Franklin is no armchair academic observer of wars. As he tells us, he was an engaged combatant as a 1950’s Air Force officer, “flying in Strategic Air Command operations of espionage and provocation against the Soviet Union as well as launches of full-scale nuclear attacks ... that were recalled while we were in flight just minutes before it would have been too late.” He came close to the edge of Armageddon, as did the rest of us alive at the time, though so few of us knew it. He recalls his own reaction to Stanley Kubrick’s later fictional film depiction of this hidden horror: “The critics seemed to think Dr. Strangelove was an over-the-top absurdist satire. I thought it was pretty realistic.”

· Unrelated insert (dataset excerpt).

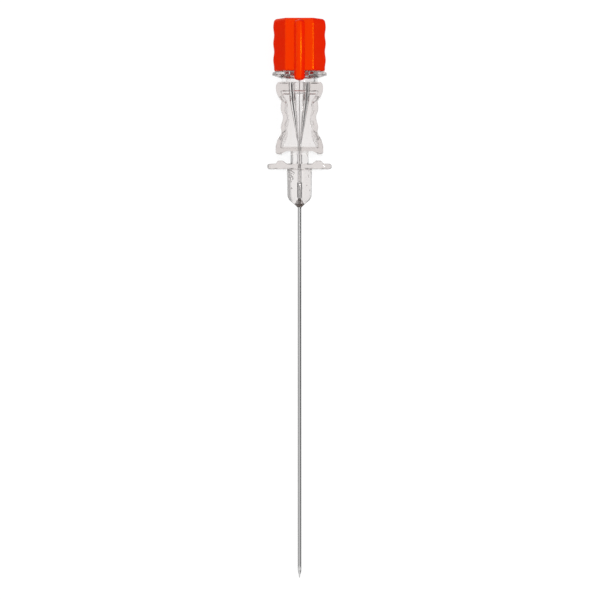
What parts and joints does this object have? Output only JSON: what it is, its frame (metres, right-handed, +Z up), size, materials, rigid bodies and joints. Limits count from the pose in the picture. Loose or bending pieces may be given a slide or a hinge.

In this smoothly written, engrossing memoir, Franklin brings readers along on his personal odyssey of discovery and public commitment. Eye-opening, and research-backed revelations fill this book: about little-known nuclear-war dangers — how close and how often we have come to the brink of world destruction — and about the falsity of Cold War and “War on Terror” claims, and the very direct and effective resistance to US imperialism that has long existed among US workers, including many in the military.
Bruce and Jane have been life-long comrades in struggle and self-analytical education — and moved from being self-identified “concerned liberals” to determined revolutionaries, learning along the way from the writings of Karl Marx and Vladimir Lenin and from profoundly impactful encounters with Asian and European and other resistance fighters. This personal and political growth is deftly and clearly explained in this book, which often reads like a powerful suspense novel, but is decidedly grounded in fact.
This book should be read widely, particularly by younger people. For myself, this book — read recently alongside Bob Woodward’s Fear, Seymour Hersh’s Reporter and Viet Thanh Nguyen’s The Sympathizer and Nothing Ever Dies — helped bring my own life and public history into focus.